-------- DATA PROVIDED
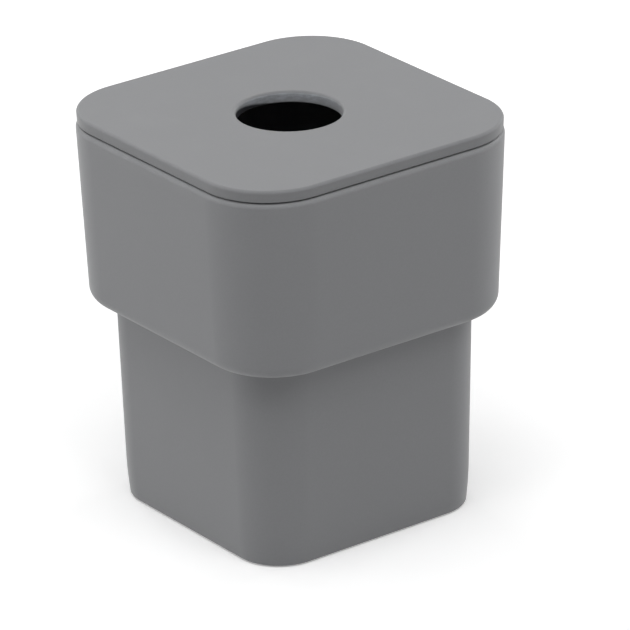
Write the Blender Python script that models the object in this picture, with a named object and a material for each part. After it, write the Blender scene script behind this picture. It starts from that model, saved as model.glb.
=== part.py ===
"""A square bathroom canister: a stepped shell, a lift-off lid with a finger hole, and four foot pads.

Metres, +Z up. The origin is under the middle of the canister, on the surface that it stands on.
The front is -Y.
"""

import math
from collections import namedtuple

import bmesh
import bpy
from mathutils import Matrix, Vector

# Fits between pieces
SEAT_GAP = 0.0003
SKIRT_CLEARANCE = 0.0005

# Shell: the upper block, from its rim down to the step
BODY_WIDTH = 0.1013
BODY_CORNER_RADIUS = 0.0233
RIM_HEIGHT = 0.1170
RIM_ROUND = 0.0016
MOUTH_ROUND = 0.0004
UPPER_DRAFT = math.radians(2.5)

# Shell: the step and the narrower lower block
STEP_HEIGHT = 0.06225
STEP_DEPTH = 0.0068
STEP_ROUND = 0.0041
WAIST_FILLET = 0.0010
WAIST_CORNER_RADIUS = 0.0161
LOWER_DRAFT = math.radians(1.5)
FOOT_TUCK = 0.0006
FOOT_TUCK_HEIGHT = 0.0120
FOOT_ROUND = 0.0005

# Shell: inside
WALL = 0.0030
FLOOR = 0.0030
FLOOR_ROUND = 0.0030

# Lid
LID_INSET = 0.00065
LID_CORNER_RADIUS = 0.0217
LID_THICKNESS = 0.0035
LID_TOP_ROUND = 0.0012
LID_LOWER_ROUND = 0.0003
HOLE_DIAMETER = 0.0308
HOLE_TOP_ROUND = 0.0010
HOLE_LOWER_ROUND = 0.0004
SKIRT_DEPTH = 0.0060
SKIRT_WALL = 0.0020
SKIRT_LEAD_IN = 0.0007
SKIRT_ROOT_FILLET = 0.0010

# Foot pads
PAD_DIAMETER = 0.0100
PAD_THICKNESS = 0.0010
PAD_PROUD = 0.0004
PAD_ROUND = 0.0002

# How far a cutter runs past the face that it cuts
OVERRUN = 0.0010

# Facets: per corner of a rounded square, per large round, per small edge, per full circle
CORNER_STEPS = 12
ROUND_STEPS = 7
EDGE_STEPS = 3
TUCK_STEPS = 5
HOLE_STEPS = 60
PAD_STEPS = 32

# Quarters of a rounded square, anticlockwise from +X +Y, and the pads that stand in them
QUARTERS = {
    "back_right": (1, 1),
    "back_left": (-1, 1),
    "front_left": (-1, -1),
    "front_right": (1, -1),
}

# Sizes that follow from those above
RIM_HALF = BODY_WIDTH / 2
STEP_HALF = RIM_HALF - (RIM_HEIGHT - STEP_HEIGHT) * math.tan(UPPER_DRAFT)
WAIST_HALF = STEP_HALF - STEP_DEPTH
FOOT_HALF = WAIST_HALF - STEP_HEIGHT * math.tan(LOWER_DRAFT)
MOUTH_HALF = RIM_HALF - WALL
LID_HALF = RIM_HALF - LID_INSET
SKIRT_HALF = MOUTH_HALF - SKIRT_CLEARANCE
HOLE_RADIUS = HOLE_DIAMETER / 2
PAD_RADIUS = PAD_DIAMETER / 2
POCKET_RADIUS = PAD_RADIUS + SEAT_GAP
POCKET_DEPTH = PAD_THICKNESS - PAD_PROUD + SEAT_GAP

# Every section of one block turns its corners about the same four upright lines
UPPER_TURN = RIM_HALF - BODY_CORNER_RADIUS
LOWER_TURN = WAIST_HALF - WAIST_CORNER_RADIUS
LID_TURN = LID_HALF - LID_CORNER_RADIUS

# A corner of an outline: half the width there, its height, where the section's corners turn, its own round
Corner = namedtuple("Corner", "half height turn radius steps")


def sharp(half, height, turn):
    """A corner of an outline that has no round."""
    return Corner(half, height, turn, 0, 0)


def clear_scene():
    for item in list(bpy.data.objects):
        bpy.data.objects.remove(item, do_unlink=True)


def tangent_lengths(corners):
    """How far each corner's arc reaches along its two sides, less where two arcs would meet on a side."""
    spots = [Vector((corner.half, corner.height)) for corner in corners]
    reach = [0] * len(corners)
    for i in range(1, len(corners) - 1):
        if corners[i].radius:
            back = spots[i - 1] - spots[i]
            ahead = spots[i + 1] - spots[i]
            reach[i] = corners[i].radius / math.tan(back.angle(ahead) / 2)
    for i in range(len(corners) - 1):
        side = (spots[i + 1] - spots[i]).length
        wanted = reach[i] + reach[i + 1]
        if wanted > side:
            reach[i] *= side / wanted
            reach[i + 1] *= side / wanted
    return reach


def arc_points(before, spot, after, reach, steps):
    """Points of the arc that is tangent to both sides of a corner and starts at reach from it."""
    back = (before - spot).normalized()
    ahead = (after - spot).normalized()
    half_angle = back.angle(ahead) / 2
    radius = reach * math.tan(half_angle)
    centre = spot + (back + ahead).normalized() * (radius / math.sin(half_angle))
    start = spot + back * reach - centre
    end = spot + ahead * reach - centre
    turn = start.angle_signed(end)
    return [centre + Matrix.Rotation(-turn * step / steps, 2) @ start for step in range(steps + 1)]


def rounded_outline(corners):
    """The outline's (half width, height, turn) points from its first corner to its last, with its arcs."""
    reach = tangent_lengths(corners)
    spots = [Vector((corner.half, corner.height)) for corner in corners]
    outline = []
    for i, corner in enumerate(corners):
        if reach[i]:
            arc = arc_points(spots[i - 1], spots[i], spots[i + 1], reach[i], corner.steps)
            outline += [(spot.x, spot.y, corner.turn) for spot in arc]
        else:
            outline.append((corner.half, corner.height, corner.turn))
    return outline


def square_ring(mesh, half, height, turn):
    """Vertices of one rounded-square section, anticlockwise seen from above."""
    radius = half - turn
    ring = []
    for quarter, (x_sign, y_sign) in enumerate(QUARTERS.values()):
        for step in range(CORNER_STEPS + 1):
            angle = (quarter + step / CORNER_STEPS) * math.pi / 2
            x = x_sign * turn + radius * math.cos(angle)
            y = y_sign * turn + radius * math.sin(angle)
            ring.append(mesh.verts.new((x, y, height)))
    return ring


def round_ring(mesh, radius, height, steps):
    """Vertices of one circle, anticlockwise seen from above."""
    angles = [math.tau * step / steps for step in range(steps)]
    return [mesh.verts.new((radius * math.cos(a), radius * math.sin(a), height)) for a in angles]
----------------
YOUR GOAL:
Hand back the material above in full, exactly as written.

RESULT:
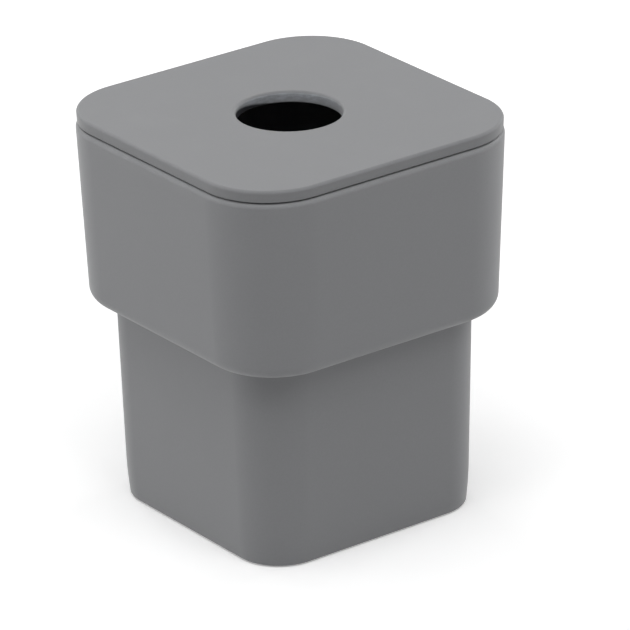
Write the Blender Python script that models the object in this picture, with a named object and a material for each part. After it, write the Blender scene script behind this picture. It starts from that model, saved as model.glb.
=== part.py ===
"""A square bathroom canister: a stepped shell, a lift-off lid with a finger hole, and four foot pads.

Metres, +Z up. The origin is under the middle of the canister, on the surface that it stands on.
The front is -Y.
"""

import math
from collections import namedtuple

import bmesh
import bpy
from mathutils import Matrix, Vector

# Fits between pieces
SEAT_GAP = 0.0003
SKIRT_CLEARANCE = 0.0005

# Shell: the upper block, from its rim down to the step
BODY_WIDTH = 0.1013
BODY_CORNER_RADIUS = 0.0233
RIM_HEIGHT = 0.1170
RIM_ROUND = 0.0016
MOUTH_ROUND = 0.0004
UPPER_DRAFT = math.radians(2.5)

# Shell: the step and the narrower lower block
STEP_HEIGHT = 0.06225
STEP_DEPTH = 0.0068
STEP_ROUND = 0.0041
WAIST_FILLET = 0.0010
WAIST_CORNER_RADIUS = 0.0161
LOWER_DRAFT = math.radians(1.5)
FOOT_TUCK = 0.0006
FOOT_TUCK_HEIGHT = 0.0120
FOOT_ROUND = 0.0005

# Shell: inside
WALL = 0.0030
FLOOR = 0.0030
FLOOR_ROUND = 0.0030

# Lid
LID_INSET = 0.00065
LID_CORNER_RADIUS = 0.0217
LID_THICKNESS = 0.0035
LID_TOP_ROUND = 0.0012
LID_LOWER_ROUND = 0.0003
HOLE_DIAMETER = 0.0308
HOLE_TOP_ROUND = 0.0010
HOLE_LOWER_ROUND = 0.0004
SKIRT_DEPTH = 0.0060
SKIRT_WALL = 0.0020
SKIRT_LEAD_IN = 0.0007
SKIRT_ROOT_FILLET = 0.0010

# Foot pads
PAD_DIAMETER = 0.0100
PAD_THICKNESS = 0.0010
PAD_PROUD = 0.0004
PAD_ROUND = 0.0002

# How far a cutter runs past the face that it cuts
OVERRUN = 0.0010

# Facets: per corner of a rounded square, per large round, per small edge, per full circle
CORNER_STEPS = 12
ROUND_STEPS = 7
EDGE_STEPS = 3
TUCK_STEPS = 5
HOLE_STEPS = 60
PAD_STEPS = 32

# Quarters of a rounded square, anticlockwise from +X +Y, and the pads that stand in them
QUARTERS = {
    "back_right": (1, 1),
    "back_left": (-1, 1),
    "front_left": (-1, -1),
    "front_right": (1, -1),
}

# Sizes that follow from those above
RIM_HALF = BODY_WIDTH / 2
STEP_HALF = RIM_HALF - (RIM_HEIGHT - STEP_HEIGHT) * math.tan(UPPER_DRAFT)
WAIST_HALF = STEP_HALF - STEP_DEPTH
FOOT_HALF = WAIST_HALF - STEP_HEIGHT * math.tan(LOWER_DRAFT)
MOUTH_HALF = RIM_HALF - WALL
LID_HALF = RIM_HALF - LID_INSET
SKIRT_HALF = MOUTH_HALF - SKIRT_CLEARANCE
HOLE_RADIUS = HOLE_DIAMETER / 2
PAD_RADIUS = PAD_DIAMETER / 2
POCKET_RADIUS = PAD_RADIUS + SEAT_GAP
POCKET_DEPTH = PAD_THICKNESS - PAD_PROUD + SEAT_GAP

# Every section of one block turns its corners about the same four upright lines
UPPER_TURN = RIM_HALF - BODY_CORNER_RADIUS
LOWER_TURN = WAIST_HALF - WAIST_CORNER_RADIUS
LID_TURN = LID_HALF - LID_CORNER_RADIUS

# A corner of an outline: half the width there, its height, where the section's corners turn, its own round
Corner = namedtuple("Corner", "half height turn radius steps")


def sharp(half, height, turn):
    """A corner of an outline that has no round."""
    return Corner(half, height, turn, 0, 0)


def clear_scene():
    for item in list(bpy.data.objects):
        bpy.data.objects.remove(item, do_unlink=True)


def tangent_lengths(corners):
    """How far each corner's arc reaches along its two sides, less where two arcs would meet on a side."""
    spots = [Vector((corner.half, corner.height)) for corner in corners]
    reach = [0] * len(corners)
    for i in range(1, len(corners) - 1):
        if corners[i].radius:
            back = spots[i - 1] - spots[i]
            ahead = spots[i + 1] - spots[i]
            reach[i] = corners[i].radius / math.tan(back.angle(ahead) / 2)
    for i in range(len(corners) - 1):
        side = (spots[i + 1] - spots[i]).length
        wanted = reach[i] + reach[i + 1]
        if wanted > side:
            reach[i] *= side / wanted
            reach[i + 1] *= side / wanted
    return reach


def arc_points(before, spot, after, reach, steps):
    """Points of the arc that is tangent to both sides of a corner and starts at reach from it."""
    back = (before - spot).normalized()
    ahead = (after - spot).normalized()
    half_angle = back.angle(ahead) / 2
    radius = reach * math.tan(half_angle)
    centre = spot + (back + ahead).normalized() * (radius / math.sin(half_angle))
    start = spot + back * reach - centre
    end = spot + ahead * reach - centre
    turn = start.angle_signed(end)
    return [centre + Matrix.Rotation(-turn * step / steps, 2) @ start for step in range(steps + 1)]


def rounded_outline(corners):
    """The outline's (half width, height, turn) points from its first corner to its last, with its arcs."""
    reach = tangent_lengths(corners)
    spots = [Vector((corner.half, corner.height)) for corner in corners]
    outline = []
    for i, corner in enumerate(corners):
        if reach[i]:
            arc = arc_points(spots[i - 1], spots[i], spots[i + 1], reach[i], corner.steps)
            outline += [(spot.x, spot.y, corner.turn) for spot in arc]
        else:
            outline.append((corner.half, corner.height, corner.turn))
    return outline


def square_ring(mesh, half, height, turn):
    """Vertices of one rounded-square section, anticlockwise seen from above."""
    radius = half - turn
    ring = []
    for quarter, (x_sign, y_sign) in enumerate(QUARTERS.values()):
        for step in range(CORNER_STEPS + 1):
            angle = (quarter + step / CORNER_STEPS) * math.pi / 2
            x = x_sign * turn + radius * math.cos(angle)
            y = y_sign * turn + radius * math.sin(angle)
            ring.append(mesh.verts.new((x, y, height)))
    return ring


def round_ring(mesh, radius, height, steps):
    """Vertices of one circle, anticlockwise seen from above."""
    angles = [math.tau * step / steps for step in range(steps)]
    return [mesh.verts.new((radius * math.cos(a), radius * math.sin(a), height)) for a in angles]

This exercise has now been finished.